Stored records
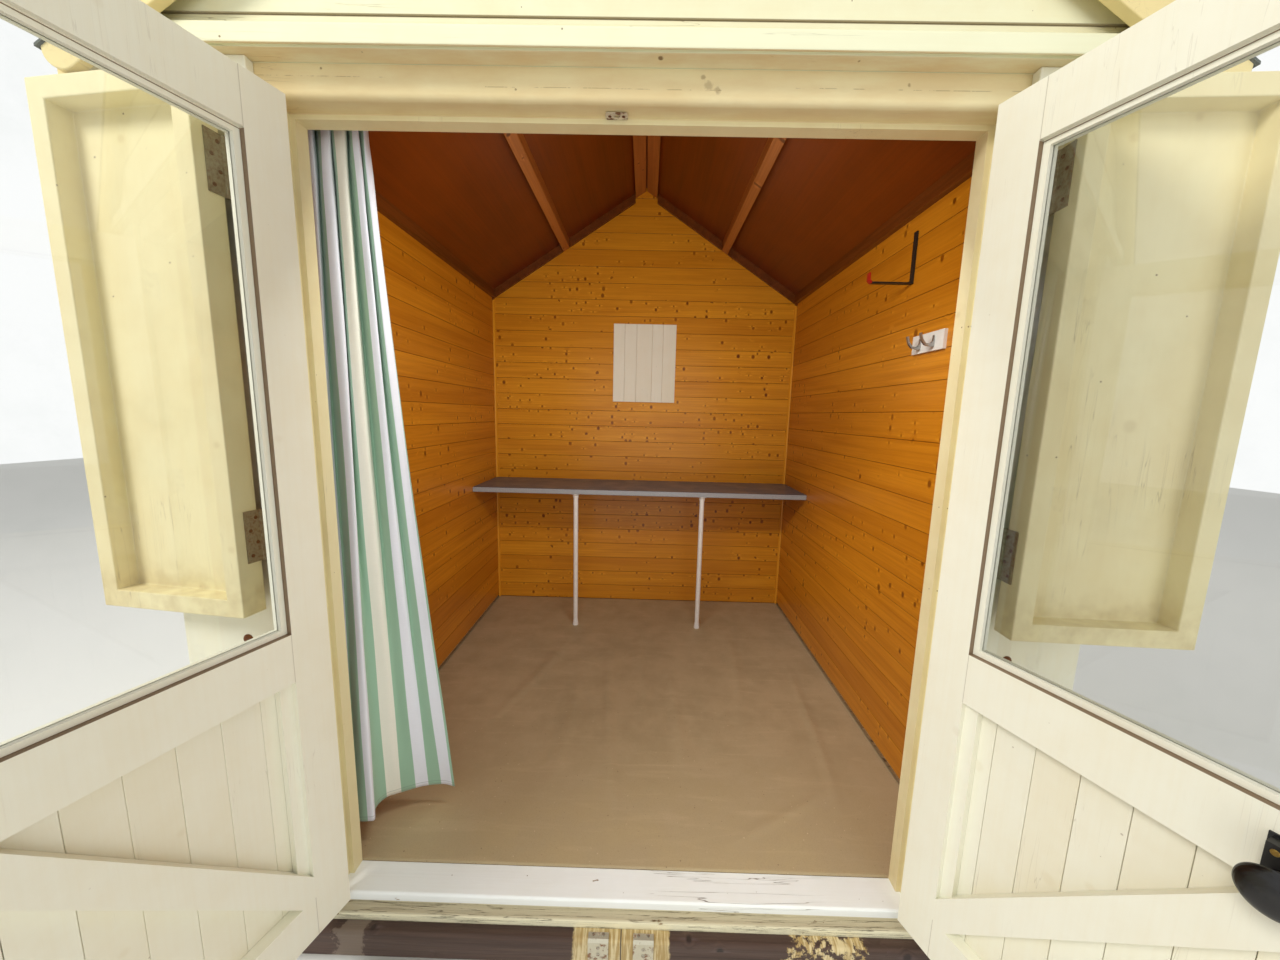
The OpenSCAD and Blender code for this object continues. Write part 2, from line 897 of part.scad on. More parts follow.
// Knuckles first, first + 2, ... of a door hinge, drilled for the pin
module knuckle_set(first) {
    for (i = [first:2:knuckles - 1])
        translate([0, 0, i * knuckle_h + run / 2])
            difference() {
                cylinder(h = knuckle_h - run, r = knuckle_r);
                translate([0, 0, -1])
                    cylinder(h = knuckle_h + 2, r = pin_r + 0.05);
            }
}

// Fixed half of a door hinge: pin with heads, knuckles and the leaf on the post
module fixed_hinge() {
    head_t = 3;
    for (z = [-head_t, hinge_h])
        translate([0, 0, z])
            cylinder(h = head_t, r = knuckle_r);
    translate([0, 0, -1])
        cylinder(h = hinge_h + 2, r = pin_r);
    for (i = [0:2:knuckles - 1])
        translate([0, 0, i * knuckle_h + run / 2])
            difference() {
                union() {
                    cylinder(h = knuckle_h - run, r = knuckle_r);
                    translate([-leaf_gap, 0, 0])
                        cube([hinge_leaf_t, pin_out, knuckle_h - run]);
                }
                translate([0, 0, -1])
                    cylinder(h = knuckle_h + 2, r = pin_r - 0.5);
            }
    translate([-leaf_gap, pin_out, 0])
        cube([hinge_leaf_t - 1.2, hinge_leaf_w, hinge_h]);
}

module jamb_hinges() {
    color([0.55, 0.5, 0.42])
        both_sides()
            for (z = hinge_zs)
                translate([-pin_x, pin_y, z - hinge_h / 2])
                    fixed_hinge();
}

// Places a leaf of the left door, or its mirror image on the right, at an angle
module hang_left() {
    translate([-pin_x, pin_y, 0])
        rotate([0, 0, -left_open])
            children();
}

module hang_right() {
    translate([pin_x, pin_y, 0])
        rotate([0, 0, right_open])
            mirror([1, 0, 0])
                children();
}

// Door leaf: the pin is the Z axis, X runs to the free edge, Y into the room
module leaf_outline() {
    translate([leaf_gap, leaf_z0])
        square([leaf_w, leaf_z1 - leaf_z0]);
}

// The brace rises from the foot of the hinge stile to the lock rail
module brace_outline() {
    r0 = panel_r0 - 1;
    z0 = panel_z0 - 1;
    z1 = panel_z1 + 1;
    mitre = 54;
    lean = atan((z1 - z0 - mitre) / (brace_top - r0));
    run_w = brace_w / sin(lean);
    polygon([
        [r0, z0 + mitre], [r0, z0], [r0 + run_w - mitre / tan(lean), z0],
        [brace_top + run_w, z1], [brace_top, z1]
    ]);
}

module leaf_frame(lock_bore) {
    y0 = pin_out;
    y1 = pin_out + leaf_t;
    board_y1 = y0 + door_board_t;
    glass_y = y0 + leaf_t / 2;
    difference() {
        union() {
            difference() {
                along_y(y0, y1)
                    difference() {
                        leaf_outline();
                        translate([panel_r0, glass_z0])
                            square([panel_r1 - panel_r0, glass_z1 - glass_z0]);
                        translate([panel_r0, panel_z0])
                            square([panel_r1 - panel_r0, panel_z1 - panel_z0]);
                    }
                along_y(y0 - 1, board_y1)
                    translate([panel_r0 - 10, panel_z0 - 10])
                        square([panel_r1 - panel_r0 + 20, panel_z1 - panel_z0 + 20]);
            }
            along_y(board_y1 + seat, y1)
                brace_outline();
            along_y(board_y1 + seat, y1 - 12)
                translate([panel_r0 - 1, panel_z0 - 1])
                    square([mould_w, panel_z1 - panel_z0 + 2]);
            for (side = [0, 1])
                glazing_bead(side == 0 ? glass_y - glass_t / 2 - seat - 9 : glass_y + glass_t / 2 + seat);
        }
        along_y(glass_y - glass_t / 2 - seat, glass_y + glass_t / 2 + seat)
            translate([panel_r0 - glass_lap, glass_z0 - glass_lap])
                square([panel_r1 - panel_r0 + 2 * glass_lap, glass_z1 - glass_z0 + 2 * glass_lap]);
        if (lock_bore)
            translate([knob_r_pos, y0 - 1, knob_z])
                rotate([-90, 0, 0])
                    cylinder(h = leaf_t + 2, r = spindle_r + 2);
    }
}

// Bead that holds the glass on one side
module glazing_bead(y) {
    along_y(y, y + 9)
        difference() {
            translate([panel_r0 - 1, glass_z0 - 1])
                square([panel_r1 - panel_r0 + 2, glass_z1 - glass_z0 + 2]);
            translate([panel_r0 + bead_w, glass_z0 + bead_w])
                square([panel_r1 - panel_r0 - 2 * bead_w, glass_z1 - glass_z0 - 2 * bead_w]);
        }
}

module leaf_boards(lock_bore) {
    color(white)
        difference() {
            along_y(pin_out, pin_out + door_board_t)
                translate([panel_r0 - 10 + seat, panel_z0 - 10 + seat])
                    square([panel_r1 - panel_r0 + 20 - 2 * seat, panel_z1 - panel_z0 + 20 - 2 * seat]);
            if (lock_bore)
                translate([knob_r_pos, pin_out - 1, knob_z])
                    rotate([-90, 0, 0])
                        cylinder(h = leaf_t + 2, r = spindle_r + 2);
        }
}

module leaf_glass() {
    glass_y = pin_out + leaf_t / 2;
    edge = glass_lap - seat;
    color([0.8, 0.9, 0.95, 0.35])
        along_y(glass_y - glass_t / 2, glass_y + glass_t / 2)
            translate([panel_r0 - edge, glass_z0 - edge])
                square([panel_r1 - panel_r0 + 2 * edge, glass_z1 - glass_z0 + 2 * edge]);
}

// Moving half of a door hinge: knuckles and the leaf on the door's edge
module moving_hinge() {
    for (i = [1:2:knuckles - 1])
        translate([0, 0, i * knuckle_h + run / 2])
            difference() {
                union() {
                    cylinder(h = knuckle_h - run, r = knuckle_r);
                    translate([leaf_gap - hinge_leaf_t, 0, 0])
                        cube([hinge_leaf_t, pin_out, knuckle_h - run]);
                }
                translate([0, 0, -1])
                    cylinder(h = knuckle_h + 2, r = pin_r + 0.05);
            }
    translate([leaf_gap - hinge_leaf_t + 1.2, pin_out, 0])
        cube([hinge_leaf_t - 1.2, hinge_leaf_w, hinge_h]);
}

module leaf_hinges() {
    color([0.55, 0.5, 0.42])
        for (z = hinge_zs)
            translate([0, 0, z - hinge_h / 2])
                moving_hinge();
}

module left_door() {
    color(white)
        hang_left()
            leaf_frame(false);
}

module left_door_boards() {
    hang_left()
        leaf_boards(false);
}

module left_door_glass() {
    hang_left()
        leaf_glass();
}

module left_door_hinges() {
    hang_left()
        leaf_hinges();
}

module right_door() {
    color(white)
        hang_right()
            leaf_frame(true);
}

module right_door_boards() {
    hang_right()
        leaf_boards(true);
}

module right_door_glass() {
    hang_right()
        leaf_glass();
}

module right_door_hinges() {
    hang_right()
        leaf_hinges();
}

// Surface lock on the room side of the right door, drilled for the spindle
module rim_lock() {
    y0 = pin_out + leaf_t;
    color([0.08, 0.07, 0.08])
        hang_right()
            difference() {
                union() {
                    block([lock_r0, y0, lock_z], [lock_r1, y0 + 3, lock_z + lock_h]);
                    block([lock_r0 + 4, y0 + 2, lock_z + 4], [lock_r1, y0 + lock_t, lock_z + lock_h - 4]);
                }
                translate([knob_r_pos, y0 - 1, knob_z])
                    rotate([-90, 0, 0])
                        cylinder(h = lock_t + 2, r = spindle_r + 0.08);
            }
}

// Half section of the knob: neck, rose and rounded head
module knob_section() {
    neck = 9;
    polygon(concat(
        [[0, 0], [neck + 6, 0], [neck + 6, 4], [neck, 8], [neck, knob_stand - 26]],
        [for (a = [-50:10:80]) [knob_r * cos(a) * (a < 0 ? 0.98 : 1), knob_stand - 12 + 13 * sin(a)]],
        [[0, knob_stand + 1]]
    ));
}

// Knob on its spindle, with its twin on the outside of the door
module lock_knob() {
    y0 = pin_out + leaf_t + lock_t + run;
    color([0.07, 0.06, 0.07])
        hang_right()
            translate([knob_r_pos, 0, knob_z]) {
                translate([0, y0, 0])
                    rotate([-90, 0, 0])
                        rotate_extrude()
                            knob_section();
                translate([0, pin_out - run, 0])
                    rotate([90, 0, 0])
                        rotate_extrude()
                            knob_section();
                translate([0, pin_out - run - 1, 0])
                    rotate([-90, 0, 0])
                        cylinder(h = y0 - pin_out + run + 2, r = spindle_r);
            }
}

floor_frame();
floor_deck();
floor_sheet();
door_sill();
outer_sill();
sill_straps();
left_wall();
right_wall();
back_wall();
front_wall_left();
front_wall_right();
front_gable();
side_linings();
back_lining();
front_lining();
front_boards();
rear_corner_boards();
door_frame();
weather_ledge();
left_roof();
right_roof();
roof_felt();
purlins();
ceiling_trim();
roof_edge_boards();
worktop();
worktop_legs();
plaque();
curtain_wire();
curtain();
wall_hooks();
left_shutter();
right_shutter();
shutter_hinges();
jamb_hinges();
left_door();
left_door_boards();
left_door_glass();
left_door_hinges();
right_door();
right_door_boards();
right_door_glass();
right_door_hinges();
rim_lock();
lock_knob();
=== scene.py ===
# Looks of a seaside beach hut: painted timber outside, varnished boards inside,
# half-glazed doors standing open and a striped curtain pulled to one side.
import math
import random

import bmesh
import bpy
from mathutils import Matrix, Vector, noise as fieldNoise
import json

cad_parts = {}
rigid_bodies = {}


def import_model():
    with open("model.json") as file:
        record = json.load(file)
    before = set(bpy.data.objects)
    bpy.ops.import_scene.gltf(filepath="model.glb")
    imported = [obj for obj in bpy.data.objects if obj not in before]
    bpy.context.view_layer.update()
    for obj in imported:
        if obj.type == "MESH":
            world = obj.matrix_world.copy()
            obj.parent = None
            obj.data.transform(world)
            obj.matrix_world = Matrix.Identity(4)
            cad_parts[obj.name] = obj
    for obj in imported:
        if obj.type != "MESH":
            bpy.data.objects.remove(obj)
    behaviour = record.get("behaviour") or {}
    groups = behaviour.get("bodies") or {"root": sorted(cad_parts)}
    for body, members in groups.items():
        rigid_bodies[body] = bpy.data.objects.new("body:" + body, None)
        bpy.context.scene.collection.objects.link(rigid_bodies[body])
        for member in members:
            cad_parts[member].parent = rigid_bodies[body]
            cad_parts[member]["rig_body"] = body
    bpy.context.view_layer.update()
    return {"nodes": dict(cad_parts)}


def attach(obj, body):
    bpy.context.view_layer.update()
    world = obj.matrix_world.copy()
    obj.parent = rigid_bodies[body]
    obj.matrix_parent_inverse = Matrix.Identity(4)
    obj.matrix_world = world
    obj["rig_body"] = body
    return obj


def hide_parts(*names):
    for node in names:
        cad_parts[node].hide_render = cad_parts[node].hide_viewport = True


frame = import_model()
nodes = frame["nodes"]
scene = bpy.context.scene
scene.view_settings.view_transform = "Standard"
print("frame loaded,", len(nodes), "nodes")

# Eye height, close in front of the open doors
camera = {
    "place": (0.03032, -1.95446, 1.39748),
    "pitchDown": 0.144633,
    "turn": -0.010721,
    "roll": 0.023511,
    "lens": 12.666,
    "sensor": 36.0,
}


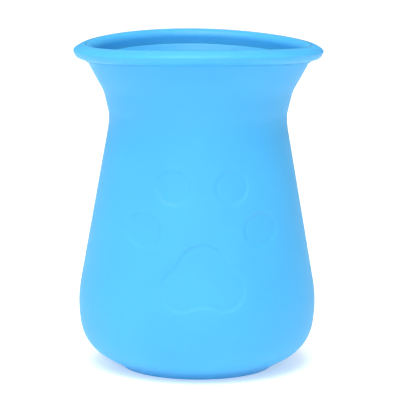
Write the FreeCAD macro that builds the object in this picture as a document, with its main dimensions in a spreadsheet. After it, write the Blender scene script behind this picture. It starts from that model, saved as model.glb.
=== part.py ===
import FreeCAD, Part
import math
import os

import Sketcher

# Paw washer cup: a soft silicone cup with a narrow neck, a flared mouth and a thick
# rolled lip, and inside it a bristle insert that lifts straight out for cleaning.
#
# Frame: millimetres, +Z up along the cup's axis, origin at the centre of the foot's
# underside. The paw print faces -Y.

# Driving dimensions. Radii are measured from the cup's axis and heights from the foot.
SIZES = {
    # outer cup, from the foot upwards: corners of the profile and their roundings
    "foot_radius": 34.6,
    "foot_edge_step": 0.9,
    "foot_edge_height": 0.8,
    "bottom_corner_radius": 52.0,
    "bottom_corner_height": 10.2,
    "bottom_corner_rounding": 20.8,
    "belly_radius": 55.4,
    "belly_height": 30.1,
    "belly_rounding": 57.0,
    "neck_radius": 40.8,
    "neck_low_height": 112.4,
    "neck_low_rounding": 30.0,
    "neck_top_height": 117.2,
    "neck_top_rounding": 9.0,
    "flare_radius": 43.3,
    "flare_height": 128.3,
    "flare_rounding": 17.5,
    "lip_radius": 51.25,
    "lip_height": 143.5,
    "wall": 2.4,
    # shallow recess under the cup that leaves a foot ring
    "foot_ring_width": 3.4,
    "foot_recess": 0.8,
    # thick lip: a crowned bead that slopes in underneath, over a narrow collar
    "bead_inner_radius": 47.8,
    "bead_top_height": 150.0,
    "bead_inner_rounding": 3.5,
    "bead_crown_radius": 53.4,
    "bead_crown_rounding": 7.0,
    "bead_shoulder_radius": 57.3,
    "bead_shoulder_height": 147.5,
    "bead_shoulder_rounding": 1.4,
    "bead_edge_radius": 56.0,
    "bead_edge_height": 144.3,
    "bead_edge_rounding": 3.0,
    "bead_low_height": 142.6,
    "bead_low_rounding": 3.0,
    "collar_radius": 51.5,
    "collar_top_height": 143.15,
    "collar_low_height": 142.3,
    "collar_rounding": 0.3,
    # paw print sunk into the front
    "print_depth": 0.8,
    "print_reach": 60.0,
    "toe_radius": 8.0,
    "inner_toe_side": 13.1,
    "inner_toe_height": 89.0,
    "outer_toe_side": 26.4,
    "outer_toe_height": 69.8,
    "pad_top_height": 52.8,
    "pad_top_radius": 12.1,
    "pad_lobe_side": 9.6,
    "pad_lobe_height": 44.3,
    "pad_lobe_radius": 10.0,
    "pad_flank_radius": 12.0,
    "pad_notch_radius": 14.0,
    # bristle insert: a sleeve with a floor, hung from a flange seated in the flare
    "slip_gap": 0.4,
    "insert_wall": 1.8,
    "insert_base_height": 8.5,
    "insert_floor": 2.0,
    "flange_radius": 43.1,
    "flange_height": 134.0,
    "flange_bend_radius": 40.3,
    "slot_width": 4.0,
    "slot_low_height": 13.5,
    "slot_high_height": 18.5,
    "drain_radius": 2.2,
    "drain_inner_ring": 12.0,
    "drain_outer_ring": 30.5,
    # bristles on the sleeve's inner wall
    "bristle_length": 13.0,
    "bristle_root_radius": 1.6,
    "bristle_tip_radius": 0.95,
    "bristle_embed": 1.0,
    "first_bristle_height": 23.0,
    "bristle_pitch": 9.0,
    # short nubs on the insert's floor
    "nub_height": 4.5,
    "nub_root_radius": 1.5,
    "nub_tip_radius": 1.0,
    "nub_ring_step": 8.0,
}

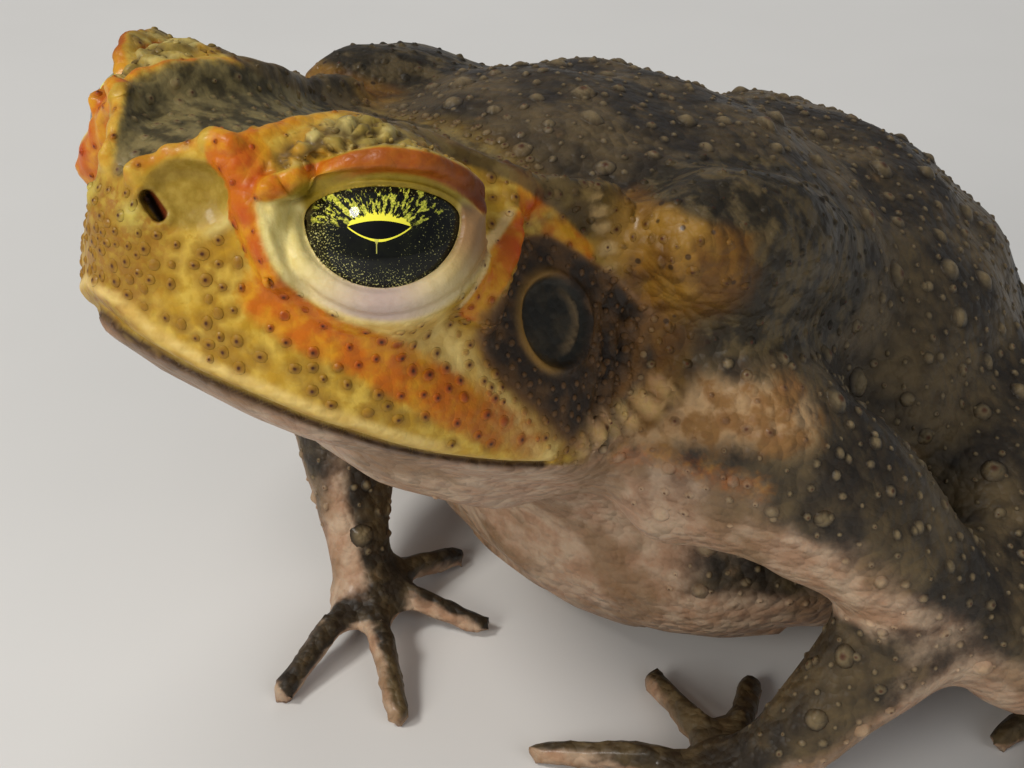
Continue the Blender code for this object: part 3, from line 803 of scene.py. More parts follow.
def markings(places, normals):
    """The masks at some places, by name."""
    head = folded(places)
    x, f, u = head.T
    eye = to_eye(head)
    gap = opening_gap(eye)[0]
    looks_out = round_the_eye(eye)
    roll_gap, along_roll = flat_distance(LID_ROLL, eye)
    pad_gap, along_pad = flat_distance(LOWER_LID, eye)
    below_top = ease(OPENING_MIDDLE[1] + 1.2 - eye[:, 1], -0.8, 0.6)
    labial_gap, along_labial = distance_to(LABIAL, head)
    over_mouth = mouth_height(head)
    ear_gap = ear_distance(head)
    gland_edge_gap = gap_to(GLAND_EDGE, head)
    sway = rumple(places, 5, 4)

    def band(line, full, gone):
        """1 within full of a line and 0 from gone on."""
        return 1 - ease(gap_to(line, head), full, gone)

    jaw = np.where(f > 2, ease(-over_mouth, 0.0, 0.5), ease(-3.8 - u, 0.0, 0.5) * ease(f, -6, -2))
    on_face = ease(f, -4, 2) * (1 - jaw)
    roll = (1 - ease(roll_gap, 0.75, 1.05)) * looks_out
    roll_middle = roll * ease(along_roll, 0.25, 0.45)
    lid_top = lid_top_share(head, eye, roll_gap)
    bare = ease(eye[:, 1], 1.5, 2.6) * (1 - ease(gap, 1.1, 1.8)) * looks_out
    pad = below_top * (1 - ease(pad_gap, 1.3, 2.0)) * ease(gap, -0.3, 0.1) * looks_out * (1 - roll)
    lip = hump(over_mouth - 1.3, 0.7) * ease(f, 8, 16)
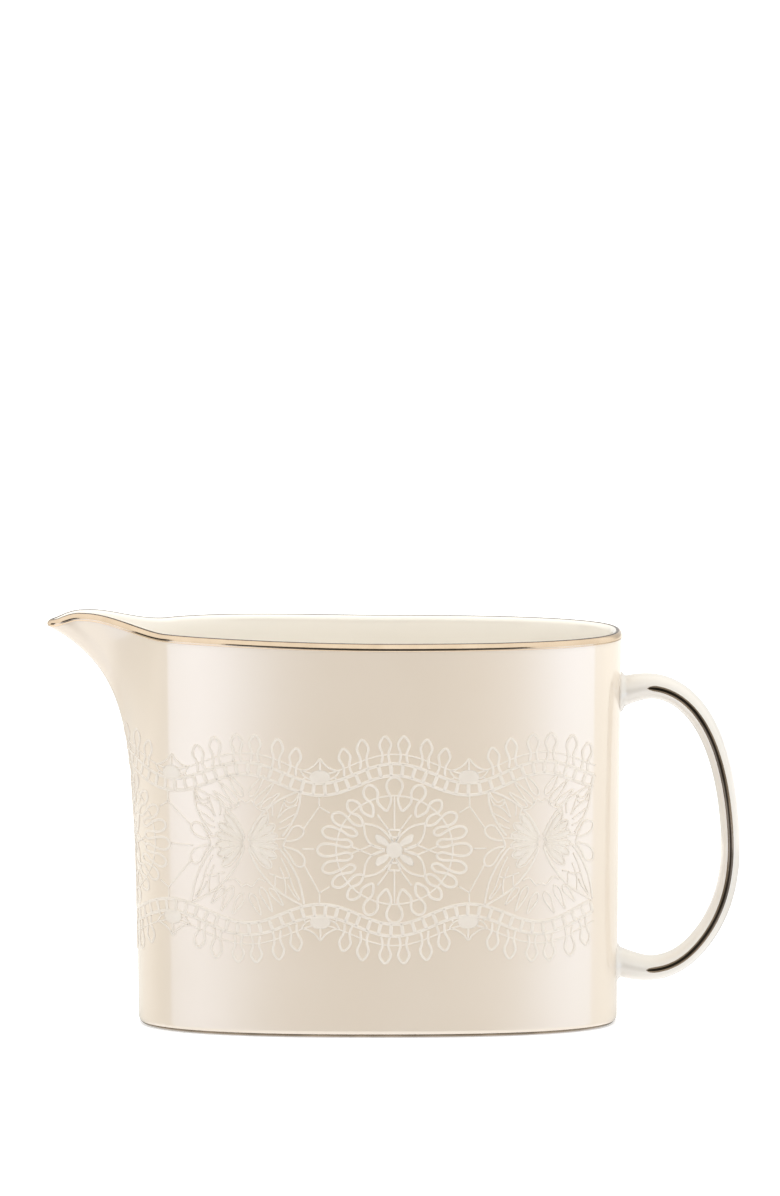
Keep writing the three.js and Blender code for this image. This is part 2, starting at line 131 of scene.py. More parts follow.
def spline(points, step, closed=False):
    """A line with smooth bends through the points, sampled about every step."""
    p = np.array(points, float)
    pad = 4 if closed else 0
    if closed:
        p = np.concatenate([p[-pad:], p, p[:pad + 1]])
    knots = np.concatenate([[0], np.cumsum(np.linalg.norm(np.diff(p, axis=0), axis=1))])
    gaps = np.diff(knots)
    count = len(p)
    matrix = np.eye(count)
    target = np.zeros_like(p)
    for i in range(1, count - 1):
        matrix[i, i - 1:i + 2] = gaps[i - 1], 2 * (gaps[i - 1] + gaps[i]), gaps[i]
        target[i] = 6 * ((p[i + 1] - p[i]) / gaps[i] - (p[i] - p[i - 1]) / gaps[i - 1])
    bend = np.linalg.solve(matrix, target)
    first, last = knots[pad], knots[count - 1 - pad]
    samples = max(2, int(round((last - first) / step)) + 1)
    t = np.linspace(first, last, samples)
    i = np.clip(np.searchsorted(knots, t, side="right") - 1, 0, count - 2)
    h = gaps[i][:, None]
    a = ((knots[i + 1] - t) / gaps[i])[:, None]
    b = 1 - a
    line = a * p[i] + b * p[i + 1] + ((a ** 3 - a) * bend[i] + (b ** 3 - b) * bend[i + 1]) * h * h / 6
    return line[:-1] if closed else line


def lengths(line):
    return np.concatenate([[0], np.cumsum(np.linalg.norm(np.diff(line, axis=0), axis=1))])


# ---- the body's surface

def oval(angle, level):
    """The body's plan at a share of the rim's height."""
    c, s = np.cos(angle), np.sin(angle)
    power = 2 / OVAL_POWER
    length = FOOT_HALF[0] + (RIM_HALF[0] - FOOT_HALF[0]) * level
    depth = FOOT_HALF[1] + (RIM_HALF[1] - FOOT_HALF[1]) * level
    return np.sign(c) * length * np.abs(c) ** power, np.sign(s) * depth * np.abs(s) ** power


OVAL_SAMPLES = 14400
TURN = np.linspace(0, 2 * math.pi, OVAL_SAMPLES + 1)
ARC = lengths(np.stack(oval(TURN, 0.5), 1))
QUARTER = ARC[len(TURN) // 4]


def angle_at(station):
    """The angle at a distance round the oval from the pouring lip, positive towards -Y."""
    return np.interp(2 * QUARTER + np.asarray(station, float), ARC, TURN)


def oval_at(x):
    """The near point of the rim's oval at a length along the body."""
    return (x, RIM_HALF[1] * (1 - (abs(x) / RIM_HALF[0]) ** OVAL_POWER) ** (1 / OVAL_POWER))


spout_start = math.acos(-((-SPOUT_START_X / RIM_HALF[0]) ** (OVAL_POWER / 2)))
SPOUT_ARC = 2 * QUARTER - np.interp(spout_start, TURN, ARC)
lead_in = [oval_at(SPOUT_START_X + steps * SPOUT_LEAD_IN) for steps in (2, 1, 0)]
half_plan = [*lead_in, *SPOUT_RIM_PLAN]
other_half = [(x, -y) for x, y in reversed(half_plan)]
spout_rim = spline([*half_plan, (SPOUT_TIP_X, 0), *other_half], 0.05)
spout_run = lengths(spout_rim)
spout_run -= spout_run[-1] / 2
first_half = slice(0, len(spout_rim) // 2)
SPOUT_LENGTH = -np.interp(-SPOUT_START_X, -spout_rim[first_half, 0], spout_run[first_half])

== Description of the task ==
Output exactly the lines of the material above from the one containing "floor_frame();" up to and including the one containing "bpy.data.objects.remove(obj)".

== Correct result ==
floor_frame();
floor_deck();
floor_sheet();
door_sill();
outer_sill();
sill_straps();
left_wall();
right_wall();
back_wall();
front_wall_left();
front_wall_right();
front_gable();
side_linings();
back_lining();
front_lining();
front_boards();
rear_corner_boards();
door_frame();
weather_ledge();
left_roof();
right_roof();
roof_felt();
purlins();
ceiling_trim();
roof_edge_boards();
worktop();
worktop_legs();
plaque();
curtain_wire();
curtain();
wall_hooks();
left_shutter();
right_shutter();
shutter_hinges();
jamb_hinges();
left_door();
left_door_boards();
left_door_glass();
left_door_hinges();
right_door();
right_door_boards();
right_door_glass();
right_door_hinges();
rim_lock();
lock_knob();
=== scene.py ===
# Looks of a seaside beach hut: painted timber outside, varnished boards inside,
# half-glazed doors standing open and a striped curtain pulled to one side.
import math
import random

import bmesh
import bpy
from mathutils import Matrix, Vector, noise as fieldNoise
import json

cad_parts = {}
rigid_bodies = {}


def import_model():
    with open("model.json") as file:
        record = json.load(file)
    before = set(bpy.data.objects)
    bpy.ops.import_scene.gltf(filepath="model.glb")
    imported = [obj for obj in bpy.data.objects if obj not in before]
    bpy.context.view_layer.update()
    for obj in imported:
        if obj.type == "MESH":
            world = obj.matrix_world.copy()
            obj.parent = None
            obj.data.transform(world)
            obj.matrix_world = Matrix.Identity(4)
            cad_parts[obj.name] = obj
    for obj in imported:
        if obj.type != "MESH":
            bpy.data.objects.remove(obj)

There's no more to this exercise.